Bond Types to be Aware of in the USA
Bond types can vary greatly from the business to business. Unfortunately many of them are also quite complicated, so in order to ensure that your business has the right coverage the following is a list of the most common/important bond types:
- Performance and Payment bond
A performance and payment bond types are necessary for most big construction contracts, including all state projects in the US. The performance and payment bond ensures the party issuing the contract that they cannot suffer any financial loss as a result of the contractors failure to complete the work (usually for reasons of bankruptcy). It also ensures that the contractor will personally pay for all services and materials necessary for the realization of the project.
2. Fidelity Bond
A fidelity bond protects your business in the event of any employee dishonesty. Small/family companies may not require fidelity bonds for all their employees but it is always a good idea to have fidelity bonds for employees who have a lot of responsibility for example accountants/security guards, etc.
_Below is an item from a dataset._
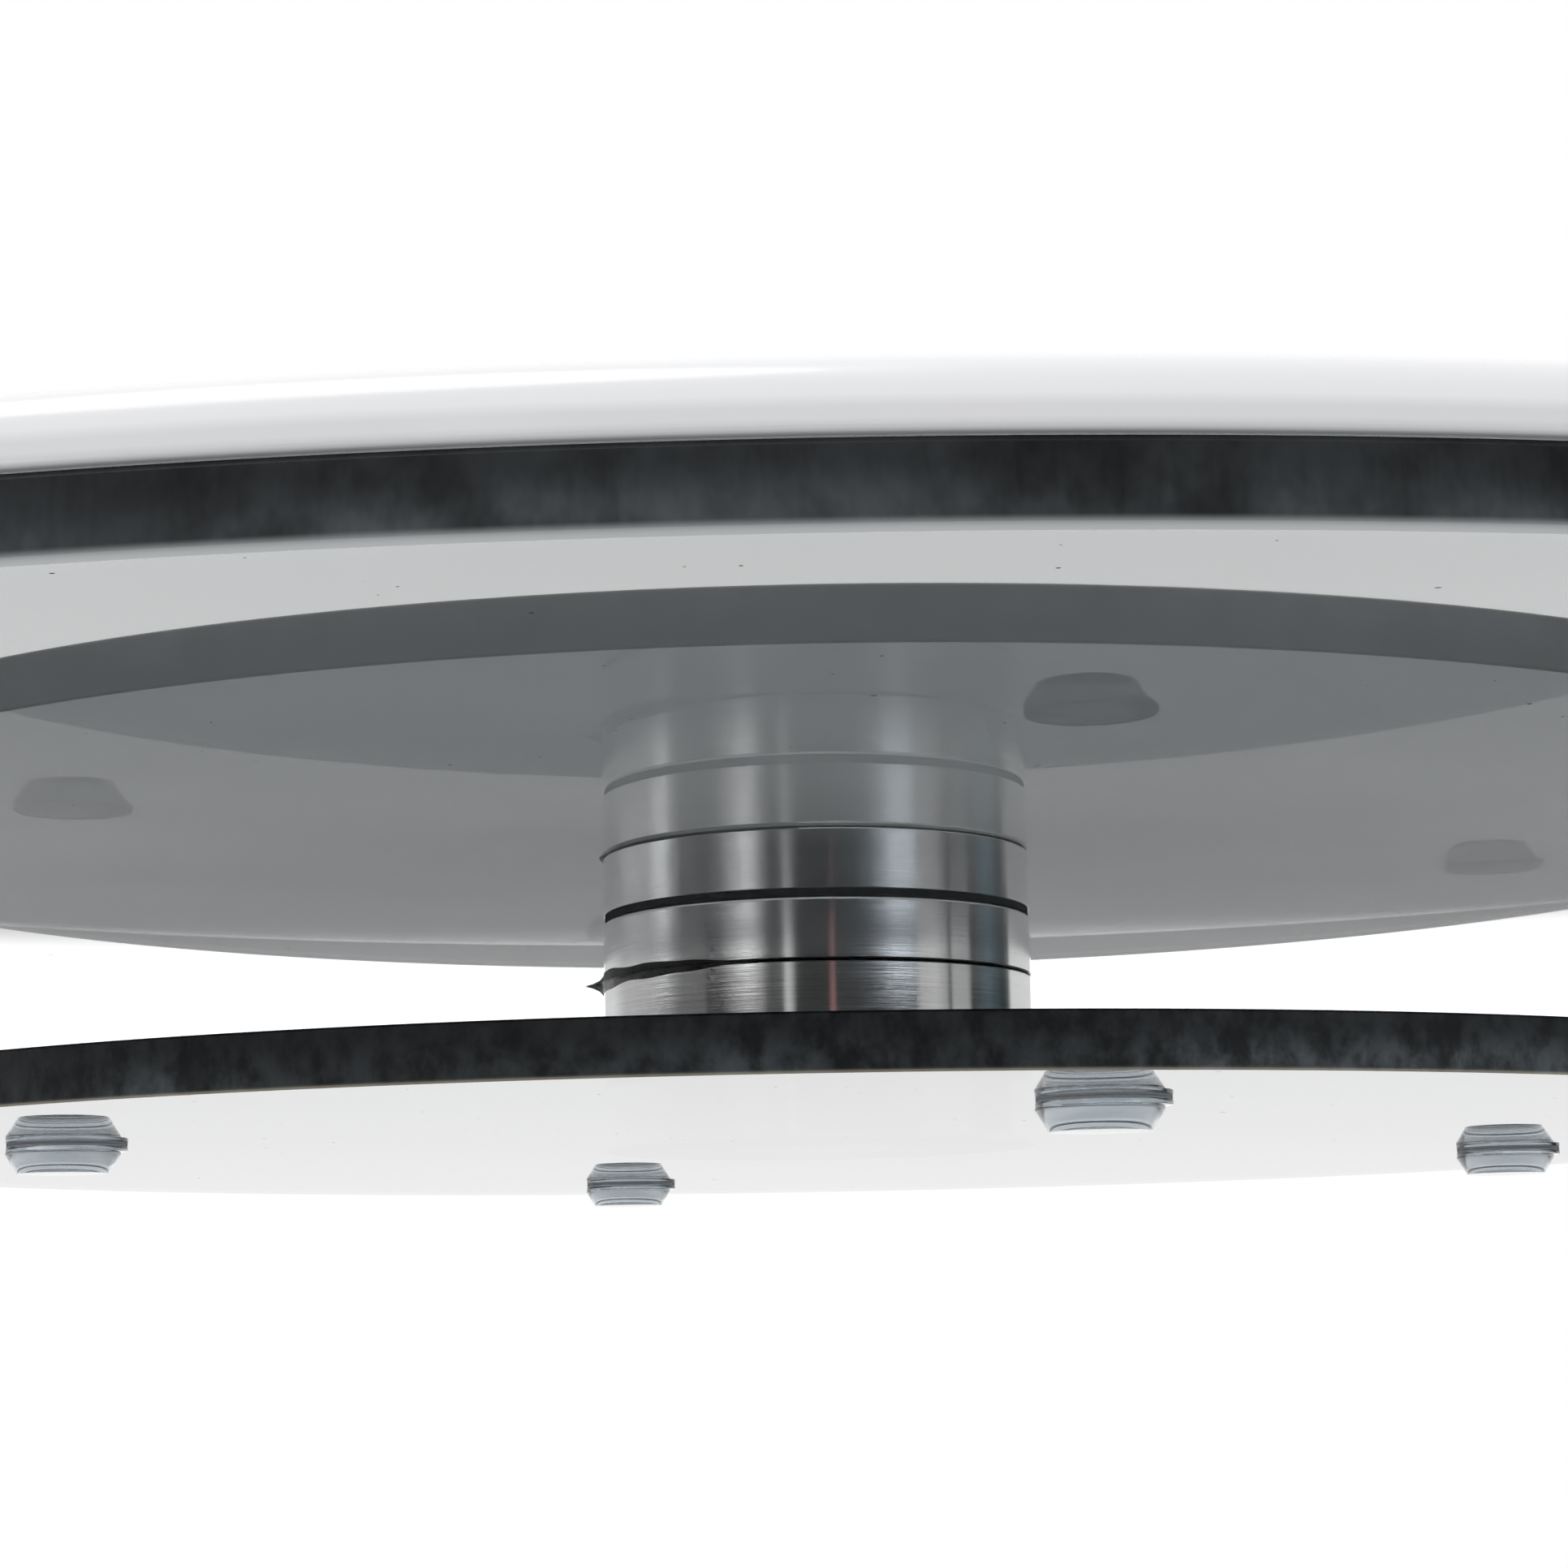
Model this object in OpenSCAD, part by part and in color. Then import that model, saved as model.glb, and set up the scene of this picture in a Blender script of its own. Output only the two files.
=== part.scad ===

Large companies where it is difficult to get to all your employees definitely require fidelity bonds.
3. Loss Instrument Bond
If your company requires you to reissue valuable assets such as promissory notes, you definitely need a loss instrument bond. The bond protects your business against abuse of asset reissuance. For example if an employee/client claims to have lost an asset but really wants the reissue to commit fraud.
4. License Bond
This one is for businesses that require specific licenses, for example a tavern or liquor store. If some issue involving abuse of the license occurs, the license bond might protect your business. For example if you have a license to server food but negligence causes a customer to become ill.